> _EXERCISE BRIEF_
Write out, exactly as given, every line from the one holding "cad_parts[node].hide_render = cad_parts[node].hide_viewport" to the one holding "imported = [obj", including both.

> _INPUT_
________________________
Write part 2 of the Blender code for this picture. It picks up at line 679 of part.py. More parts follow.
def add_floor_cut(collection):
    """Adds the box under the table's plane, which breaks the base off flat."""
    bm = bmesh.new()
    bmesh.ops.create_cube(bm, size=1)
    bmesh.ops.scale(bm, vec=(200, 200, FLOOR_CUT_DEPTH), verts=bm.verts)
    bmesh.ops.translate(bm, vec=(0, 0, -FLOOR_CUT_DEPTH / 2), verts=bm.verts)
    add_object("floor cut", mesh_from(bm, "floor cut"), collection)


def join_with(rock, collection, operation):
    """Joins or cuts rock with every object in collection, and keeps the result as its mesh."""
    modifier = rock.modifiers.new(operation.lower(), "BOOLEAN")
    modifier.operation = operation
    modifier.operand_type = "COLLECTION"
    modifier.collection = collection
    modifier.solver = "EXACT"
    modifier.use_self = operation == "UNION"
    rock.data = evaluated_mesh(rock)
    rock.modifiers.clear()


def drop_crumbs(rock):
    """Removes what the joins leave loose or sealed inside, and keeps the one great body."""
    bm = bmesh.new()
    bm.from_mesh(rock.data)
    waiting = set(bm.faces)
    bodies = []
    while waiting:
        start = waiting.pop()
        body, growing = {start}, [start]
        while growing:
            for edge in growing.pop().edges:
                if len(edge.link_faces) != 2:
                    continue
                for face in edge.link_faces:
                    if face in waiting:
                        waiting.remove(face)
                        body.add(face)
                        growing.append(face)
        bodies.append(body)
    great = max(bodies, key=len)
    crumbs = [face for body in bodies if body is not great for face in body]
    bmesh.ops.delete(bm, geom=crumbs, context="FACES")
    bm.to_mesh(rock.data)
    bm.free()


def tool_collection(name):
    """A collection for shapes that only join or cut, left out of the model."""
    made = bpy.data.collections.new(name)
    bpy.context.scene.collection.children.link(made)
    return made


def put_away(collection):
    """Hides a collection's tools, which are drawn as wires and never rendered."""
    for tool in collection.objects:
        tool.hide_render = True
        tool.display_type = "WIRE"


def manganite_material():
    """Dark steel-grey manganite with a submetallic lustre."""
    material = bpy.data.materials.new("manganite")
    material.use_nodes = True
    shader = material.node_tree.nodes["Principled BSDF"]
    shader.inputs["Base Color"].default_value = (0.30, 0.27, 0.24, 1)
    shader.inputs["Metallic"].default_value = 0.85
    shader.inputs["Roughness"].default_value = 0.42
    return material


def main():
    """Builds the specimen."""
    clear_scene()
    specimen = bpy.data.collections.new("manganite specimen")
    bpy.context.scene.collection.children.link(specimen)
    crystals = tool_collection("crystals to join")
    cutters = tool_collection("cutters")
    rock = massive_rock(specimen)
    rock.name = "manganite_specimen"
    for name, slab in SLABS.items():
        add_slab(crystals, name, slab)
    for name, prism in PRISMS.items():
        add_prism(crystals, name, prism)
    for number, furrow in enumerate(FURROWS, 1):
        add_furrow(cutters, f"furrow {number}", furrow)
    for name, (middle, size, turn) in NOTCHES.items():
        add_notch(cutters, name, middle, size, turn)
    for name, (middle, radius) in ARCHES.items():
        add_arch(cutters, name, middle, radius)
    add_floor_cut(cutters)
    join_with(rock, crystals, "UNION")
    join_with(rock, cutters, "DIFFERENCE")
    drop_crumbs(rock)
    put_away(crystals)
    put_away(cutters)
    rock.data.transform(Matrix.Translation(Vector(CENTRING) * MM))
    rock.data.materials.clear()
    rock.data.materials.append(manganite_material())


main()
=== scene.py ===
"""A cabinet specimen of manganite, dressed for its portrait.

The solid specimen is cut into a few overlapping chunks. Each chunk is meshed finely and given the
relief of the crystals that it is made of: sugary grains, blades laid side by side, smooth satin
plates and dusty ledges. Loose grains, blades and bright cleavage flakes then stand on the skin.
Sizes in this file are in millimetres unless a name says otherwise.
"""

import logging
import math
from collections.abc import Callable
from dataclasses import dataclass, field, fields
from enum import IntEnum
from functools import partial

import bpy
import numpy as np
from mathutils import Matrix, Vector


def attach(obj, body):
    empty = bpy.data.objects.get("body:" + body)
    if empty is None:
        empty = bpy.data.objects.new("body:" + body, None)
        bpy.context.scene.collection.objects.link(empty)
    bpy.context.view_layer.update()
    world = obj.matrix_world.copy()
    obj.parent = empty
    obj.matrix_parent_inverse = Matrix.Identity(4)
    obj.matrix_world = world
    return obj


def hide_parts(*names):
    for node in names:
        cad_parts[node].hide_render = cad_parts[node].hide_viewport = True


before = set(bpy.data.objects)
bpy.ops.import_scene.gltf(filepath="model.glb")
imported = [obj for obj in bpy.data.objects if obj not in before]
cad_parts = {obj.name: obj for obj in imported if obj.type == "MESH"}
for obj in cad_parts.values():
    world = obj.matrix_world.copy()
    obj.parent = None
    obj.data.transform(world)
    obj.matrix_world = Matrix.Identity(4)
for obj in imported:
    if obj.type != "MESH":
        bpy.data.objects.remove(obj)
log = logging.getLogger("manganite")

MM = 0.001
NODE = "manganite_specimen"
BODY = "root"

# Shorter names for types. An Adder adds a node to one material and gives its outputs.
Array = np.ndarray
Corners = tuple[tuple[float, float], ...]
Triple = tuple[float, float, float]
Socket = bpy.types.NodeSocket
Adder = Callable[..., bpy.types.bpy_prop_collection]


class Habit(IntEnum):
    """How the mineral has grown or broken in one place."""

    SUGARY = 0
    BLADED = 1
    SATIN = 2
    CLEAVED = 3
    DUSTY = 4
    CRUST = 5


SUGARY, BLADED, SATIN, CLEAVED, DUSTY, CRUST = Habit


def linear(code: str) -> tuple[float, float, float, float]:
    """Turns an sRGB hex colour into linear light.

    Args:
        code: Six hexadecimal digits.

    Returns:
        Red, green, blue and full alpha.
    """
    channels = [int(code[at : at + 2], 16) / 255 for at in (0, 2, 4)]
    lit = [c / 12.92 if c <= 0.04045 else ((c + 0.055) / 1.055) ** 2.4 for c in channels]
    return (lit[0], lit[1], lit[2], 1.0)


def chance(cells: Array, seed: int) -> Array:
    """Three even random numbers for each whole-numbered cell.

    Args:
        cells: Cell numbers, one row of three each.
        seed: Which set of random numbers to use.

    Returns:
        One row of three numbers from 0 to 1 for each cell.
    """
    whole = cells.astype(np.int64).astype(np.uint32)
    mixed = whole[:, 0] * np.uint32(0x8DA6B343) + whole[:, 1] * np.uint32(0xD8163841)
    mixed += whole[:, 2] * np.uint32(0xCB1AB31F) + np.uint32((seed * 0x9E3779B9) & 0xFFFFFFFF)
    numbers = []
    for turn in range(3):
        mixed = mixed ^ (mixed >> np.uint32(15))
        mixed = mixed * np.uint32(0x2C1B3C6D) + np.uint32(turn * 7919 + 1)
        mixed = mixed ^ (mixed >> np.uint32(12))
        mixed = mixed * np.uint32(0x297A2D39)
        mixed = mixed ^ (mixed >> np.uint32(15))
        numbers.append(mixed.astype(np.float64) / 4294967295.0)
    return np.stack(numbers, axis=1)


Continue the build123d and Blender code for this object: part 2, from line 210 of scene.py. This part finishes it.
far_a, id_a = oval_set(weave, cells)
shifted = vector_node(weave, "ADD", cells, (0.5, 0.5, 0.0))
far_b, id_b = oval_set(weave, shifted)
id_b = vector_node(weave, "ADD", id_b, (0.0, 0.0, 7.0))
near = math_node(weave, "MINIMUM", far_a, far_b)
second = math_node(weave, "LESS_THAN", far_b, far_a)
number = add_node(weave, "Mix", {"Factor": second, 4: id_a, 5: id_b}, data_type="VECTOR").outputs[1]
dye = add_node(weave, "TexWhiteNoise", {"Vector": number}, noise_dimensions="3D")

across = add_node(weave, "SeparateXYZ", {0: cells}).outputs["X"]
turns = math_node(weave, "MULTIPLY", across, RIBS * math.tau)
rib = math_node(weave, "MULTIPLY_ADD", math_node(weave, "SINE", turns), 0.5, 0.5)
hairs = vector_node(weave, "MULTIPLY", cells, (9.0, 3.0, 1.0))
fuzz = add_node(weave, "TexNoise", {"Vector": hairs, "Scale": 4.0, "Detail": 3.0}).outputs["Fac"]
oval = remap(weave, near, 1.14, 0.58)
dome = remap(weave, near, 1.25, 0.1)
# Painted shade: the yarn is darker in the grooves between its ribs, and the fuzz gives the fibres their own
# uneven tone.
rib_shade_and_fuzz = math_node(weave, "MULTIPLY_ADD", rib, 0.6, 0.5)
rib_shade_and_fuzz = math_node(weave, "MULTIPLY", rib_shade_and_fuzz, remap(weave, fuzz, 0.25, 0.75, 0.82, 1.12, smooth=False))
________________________
> _EXPECTED OUTPUT_
        cad_parts[node].hide_render = cad_parts[node].hide_viewport = True


before = set(bpy.data.objects)
bpy.ops.import_scene.gltf(filepath="model.glb")
imported = [obj for obj in bpy.data.objects if obj not in before]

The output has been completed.